The organisation has a huge regional and local footprint, with direct responsibility for organising services worth £25bn a year, across the entire country, along with very extensive local monitoring and intervention responsibility. This leaves swathes of big decisions about thousands of major services made several rungs down and with little outside scrutiny, or transparency about their quality.
NHSE would disagree that it has too much power — and if ministers pursue their power grab, it will likely revive its own bid to claim the right to direct foundation trusts.
But it has long agreed that its current responsibilities are too big to be workable, and that many lay in the wrong place. Hence it has made repeated attempts to push some of its ludicrous task list out to local organisations and committees.
There has been discussion, for example, about devolving specialised service decision-making for at least five years. These talks have gone nowhere fast except, notably, in mental health.
No easy answers
The default candidates for NHSE to devolve power to are integrated care systems — but what form do they take, and are they really able to take on the necessary roles?
The NHS is still engaged in experimenting to find the answers.
NHSE has supported Greater Manchester’s devo experiment, and tried to get ICSs to a point where they can do their own system regulation, strategic planning, and take back financial autonomy. But progress has been painfully slow — in part because they have to work against the Lansley legislation.
In coming months the very most able and willing ICS could take over NHSE/I’s “oversight” and ”scrutiny” jobs. But for most, the buck will still continue to stop with NHSE.
ICSs don’t hold their own funds and don’t have accountable officers — in Treasury terms, they don’t exist. They are subservient to their members and can’t direct them: plenty of FTs don’t play ball with their ICS’ strategies or financial plans, leaving NHSE/I to weigh in and broker a deal. Most don’t cover a patch big enough to take on substantial specialised commissioning from NHSE, nor to make some of the big decisions about secondary care.
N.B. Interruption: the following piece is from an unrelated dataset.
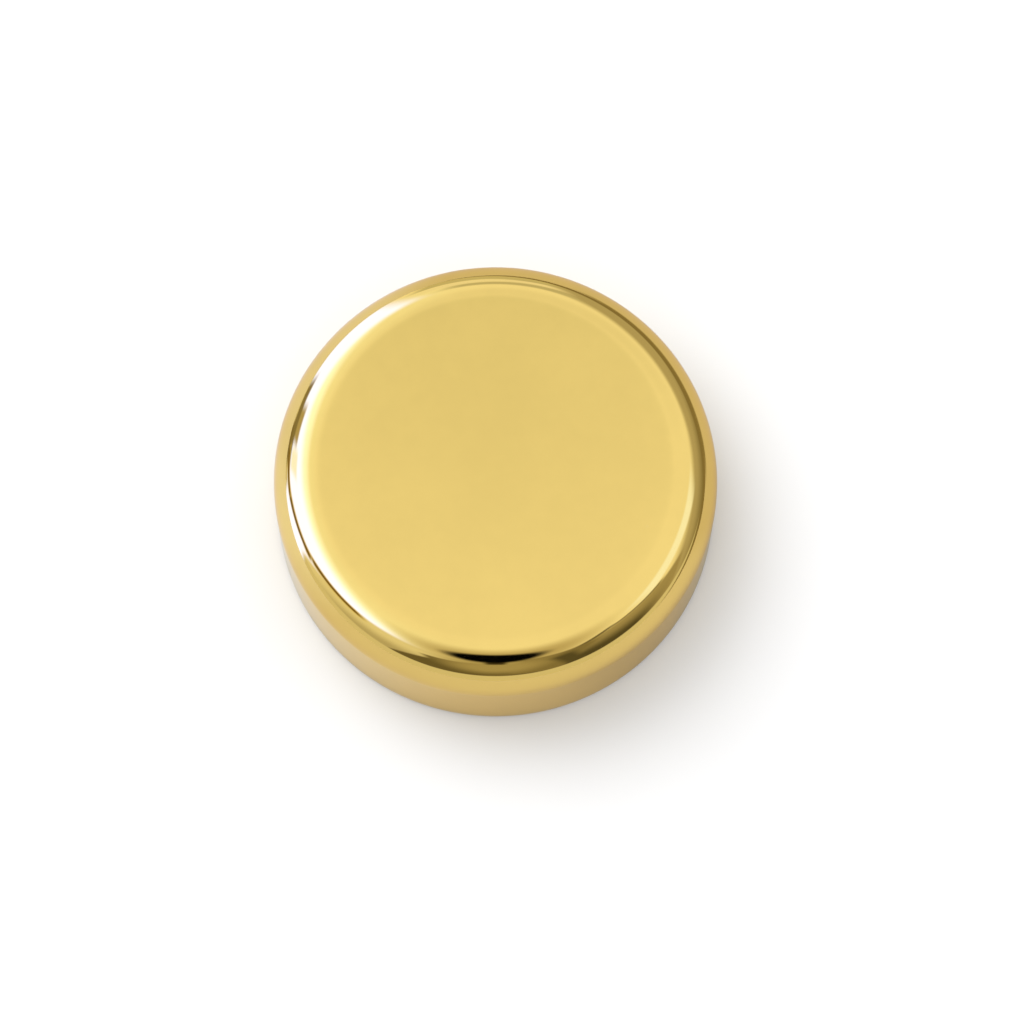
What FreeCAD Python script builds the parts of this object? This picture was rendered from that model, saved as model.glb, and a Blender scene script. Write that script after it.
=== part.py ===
"""Weighted dealer button: a drawn brass cap clamped over a steel core, closed by a plate with a felt foot.

The frame has +Z up and its origin at the centre of the felt's underside, where the button rests.
Every sub-part is turned about Z or padded along it, so a size is a radius or a height above the table.
"""

import FreeCAD, Part
import math
import os

import Sketcher

DOCUMENT_NAME = "DealerButton"
SHEET_NAME = "Sizes"
PARTS_FOLDER = "parts"
FULL_TURN = 360.0
OTHER_AXIS = {"X": -2, "Y": -1}  # the sketch axis that holds a point whose X or Y is nothing

DIMENSIONS = (
    ("button_radius", 25.4, "outside radius of the cap"),
    ("button_height", 15.9, "felt underside to the top face"),
    ("edge_radius", 5.0, "outside radius of the cap's rounded top edge"),
    ("shell_wall", 1.0, "thickness of the drawn cap"),
    ("rim_lift", 0.4, "height of the cap's rim above the table"),
    ("rim_break", 0.2, "edge break round the cap's rim"),
    ("felt_thick", 1.0, "thickness of the felt"),
    ("felt_gap", 0.2, "gap between the felt and the tray's lip"),
    ("film_thick", 0.15, "thickness of the felt's adhesive film"),
    ("film_inset", 0.4, "how far the film stops short of the felt's edge"),
    ("plate_thick", 1.0, "thickness of the base plate"),
    ("plate_gap", 0.15, "gap between the base plate and the cap's wall"),
    ("plate_bend", 0.5, "inside radius of the base plate's pressed bends"),
    ("well_radius", 5.6, "inside radius of the nut's well"),
    ("well_depth", 3.6, "depth of the nut's well"),
    ("core_gap", 0.2, "gap between the core and the cap's wall"),
    ("core_clearance", 0.3, "clearance round the well and the stud's foot in the core"),
    ("core_chamfer", 0.6, "chamfer round the core's lower edge"),
    ("core_bore", 2.25, "radius of the core's through hole"),
    ("liner_thick", 0.5, "thickness of the liner between the core and the cap"),
    ("liner_radius", 19.8, "outside radius of the liner"),
    ("liner_bore", 5.0, "inside radius of the liner"),
    ("stud_radius", 2.0, "radius of the M4 stud"),
    ("stud_foot", 4.0, "radius of the stud's soldered foot"),
    ("stud_foot_thick", 1.0, "thickness of the stud's foot"),
    ("stud_chamfer", 0.4, "chamfer on the stud's end"),
    ("stud_inset", 0.25, "how far the stud's end stays above the adhesive film"),
    ("stud_hole", 2.15, "radius of the base plate's hole for the stud"),
    ("washer_radius", 3.8, "outside radius of the spring washer"),
    ("washer_bore", 2.1, "inside radius of the spring washer"),
    ("washer_thick", 0.9, "thickness of the spring washer, clamped flat"),
    ("washer_split", 9.0, "angle of the spring washer's split, in degrees"),
    ("nut_flats", 7.0, "width of the thin M4 nut across its flats"),
    ("nut_thick", 2.2, "thickness of the nut"),
    ("nut_chamfer", 0.35, "height of the nut's corner chamfers"),
)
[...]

Whether all this is a barrier to progress is open to debate.
For ministers, the options range from adopting NHSE’s proposal from the autumn — in which ICSs start to adopt some statutory governance rules, but do not become legal entities; and risk that they might never fully take on devolved responsibility and power.
At the other end of the spectrum, government could establish ICSs as legal authorities — abolishing clinical commissioning groups and possibly subsuming trusts too, or at least giving ICS strong powers over them. Of the many dangers here are disrupting the current movement toward partnership and collaboration; and the political risk of what would be a wholesale restructure. In NHSE’s own words, it would “necessitate a major change to the NHS’s existing organisational and accountability structure… and would be an unwelcome disruption and distraction at this point”.
It would make it a pressing priority for government to decide what exactly replaces the NHS “internal market” of the last three decades, rather than the current approach of fudging it.
The most likely answer at the moment from the Department of Health and Social Care is closer to the existing NHSE proposal: perhaps creating an ICS committee named in law, mandatory nationwide, and with defined functions and membership — similar to health and wellbeing boards, and short of a “legal entity”. It would probably mean a mandated formal role for local government, which itself could be controversial. Despite some criticism leveled at Greater Manchester’s devo efforts recently, its health and care authority could be a useful model.
Boris Johnson has described himself to cabinet as “basically a Brexity Hezza” — meaning that, leaving the EU aside, he favours the devolutionary philosophy famously championed by Michael Heseltine since the Thatcher years.
Will the former mayor of London’s localising instincts triumph, or will he fall foul of the temptation experienced by so many prime ministers, to try and take greater control of the nation’s most beloved institution? In the long run, it could make Brexit look simple.